第三話 紅蓮の勇者 Ⅴ
戦いが終わるまでそう長くはなかった。
決着は、
ついていない。
エーは開いた口を閉じるのを忘れていた。
それだけ激しい戦いだった…なんてことはなかったからだ。
炎の魔王がドラゴンになって戦いはじめて数十分。
唐突に炎の魔王とカリマは距離を取り、ひとつ息を吐いて、
「「飽きた」」
口を揃えて言ったのだ。
「はぁ?!」
さすがのエーも立ち上がらざるを得なかった。
カリマがエーに気づいて顔を向ける。
「ん?なんだ、いたのかきんぴか」
隠れてみていたことを忘れていたエーはしまった、と思うがすぐに首を横に振る。
「んなことよりなんだよ二人揃って飽きたって!飽きたって!!お前!!また!!」
炎の魔王を指差し不満をぶつける。
エーは以前炎の魔王に考えを根底から変えるような助言をされた直後に「飽きた」と言われているのだ。
知ってはいたが、再度発動した突然の飽きた発言にエーは苛立ちを隠せなかった。
「十分以上同じ相手と戦ってられるか」
「右に同じく」
ドラゴンの姿のレーヴェは口を尖らせて言う。
便乗するようにカリマもうんうんと頷いた。
エーは頭を抱える。二人揃って似たようなやつらだったのか、と。
落ち込むエーの肩を、トゥグルがぽんと優しく叩いた。
「あーたのしかった」
それは勇者たちの帰路の途中。カリマは良い笑顔でそう言った。
エーはがくりと型をおとす。
火傷まみれだったカリマはレーヴェの配下たちに治療され、そのあとすぐにレーヴェが「四人もいるんだからレースゲームをしよう!」と言い出し、結局魔王と勇者そろってゲームをしていたとたいうなんとも締まらない一日となった。
いや、確かに楽しかったのだが。
「かっこいいのを目指してるんじゃなかったのかよ」
エーはカリマをじと目で見る。
「あのまま続けても長引くだけで最後には押し負ける。執着するのはかっこわるいぜ」
カリマはふふんと胸を張って見せた。
もっともだった。だがそれに素直に同意できず、魔王もろくなやつが居ないが、勇者も変なやつが多いのだろうか?そんなことを思いながらエーは深くため息をついた。
「でもまあ、楽しかったぜ」
カリマが足を止めてエーの方を向く。
「また誘えよ、エー」
そう言って、カリマは右手を差し出す。
エーは少し呆気に取られてから、ふと自然に笑みが溢れていた。
「おう」
ひとつ返事をしてから、差し出された手を握る。
変なやつだ、だが悪いやつではない。
この勇者も、あの魔王たちも。
ふとトゥグルが言ったことを思い出した。
"もっといろんな魔王と会え。もっとたくさんの勇者と話せ。"
その真意はまだわからない。だが、こうして会って、知ることは、少なくとも悪い気分にはならない。
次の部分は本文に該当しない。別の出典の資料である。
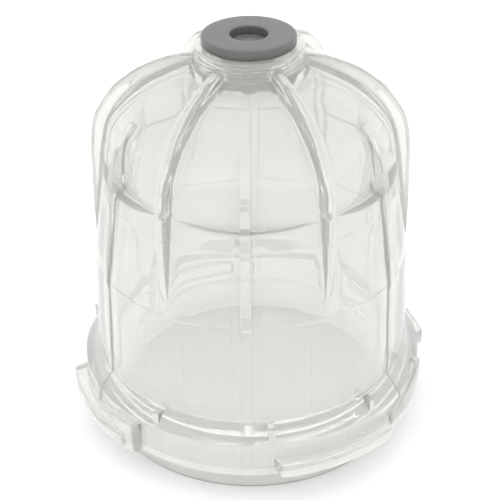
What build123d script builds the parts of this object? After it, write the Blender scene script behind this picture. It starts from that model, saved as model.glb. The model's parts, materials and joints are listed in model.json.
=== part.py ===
from build123d import *
from math import atan2, degrees, radians
import os

# Clear bowl of a compressed-air filter, standing on its mouth, with the drain fitting in the neck on top.
# Millimetres. Z = 0 is the end face of the mouth spigot, +Z runs up the axis to the drain, -Y is the front.
# Angles round the axis ("azimuths") count from the front, and grow towards +X.

os.makedirs("parts", exist_ok=True)

# ---- driving dimensions -------------------------------------------------------------------------------

# mouth and bayonet rim
SPIGOT_R = 40.5
SPIGOT_H = 8.4
MOUTH_R = 37.9
RIM_R = 45.5
SHOULDER_LOW_Z = 18.0
SHOULDER_TOP_Z = 22.4

# body wall and dome
BODY_LOW_R = 41.4
BODY_MID_R = 40.4
BODY_MID_Z = 49.5
LEDGE_R = 37.0
LEDGE_Z = 73.1
WALL = 2.8
PANEL_DISTANCE = 34.45
PANEL_R = 90.0
PANEL_LOW_Z = 74.2
PANEL_LEDGE_SLOPE = 0.43
PANEL_WALL = 2.6
NECK_R = 13.4
NECK_ROOT_Z = 99.6
NECK_TOP_Z = 104.4

# ribs
MAIN_RIBS = 6
MAIN_RIB_W = 3.0
MAIN_RIB_ROUND = 1.3
THIN_RIB_W = 2.4
THIN_RIB_ROUND = 0.35

# bayonet lugs
LUG_COUNT = 4
LUG_R = 48.6
LUG_Z = 9.8
LUG_H = 4.2
LUG_START = 7.8
LUG_END = 52.0
LUG_END_SLANT = 3.0
STOP_WIDTH = 11.0
STOP_AZIMUTH = -41.5
STOP_R = 48.0
STOP_TOP_Z = 17.8
RAMP_START = 52.0
RAMP_END = 76.0
RAMP_R = 46.3
RAMP_LOW_Z = 14.0
RAMP_RISE = 6.0
WEB_AZIMUTHS = (-31.0, 8.0, 44.5)
WEB_HALF_WIDTH = 1.2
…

ならば、それをしばらく目印にするのも良いかもしれない。
魔王らしくない魔王を倒すために、己の勇者らしさを探すために。
エーは、決意するように、
握手した手を堅く握り直した。
堅い握手の後、カリマは「そうだ」と、なにか思い出したように言ってから、
「炎の魔王って、ほんとにドラゴンか?」
不思議そうな顔でエーに訪ねる。
エーも同じような顔をした。
「さあ?あいつが変身したのを見たのは今日が初めてだし」
エーの返事を聞いて、カリマは首をかしげる。
「ドラゴンなら俺の剣が通らないはずないんだけどなあ」
今度はエーが首をかしげた。
もちろん、なにいってんだこいつという意味でだ。
それを察したカリマは首を横に降る。
「俺は屠竜の民っていうドラゴン狩りの部族出身なんだ、だからなんというか、あいつはドラゴンとはちがった。でも妙に似てた。変な感じだ」
カリマは腑に落ちないようにがしがしと頭をかく。
エーもそれに続くように、難しい顔で腕を組んだ。
どうやらまだ、あの魔王だけとっても知らないことが多そうだった。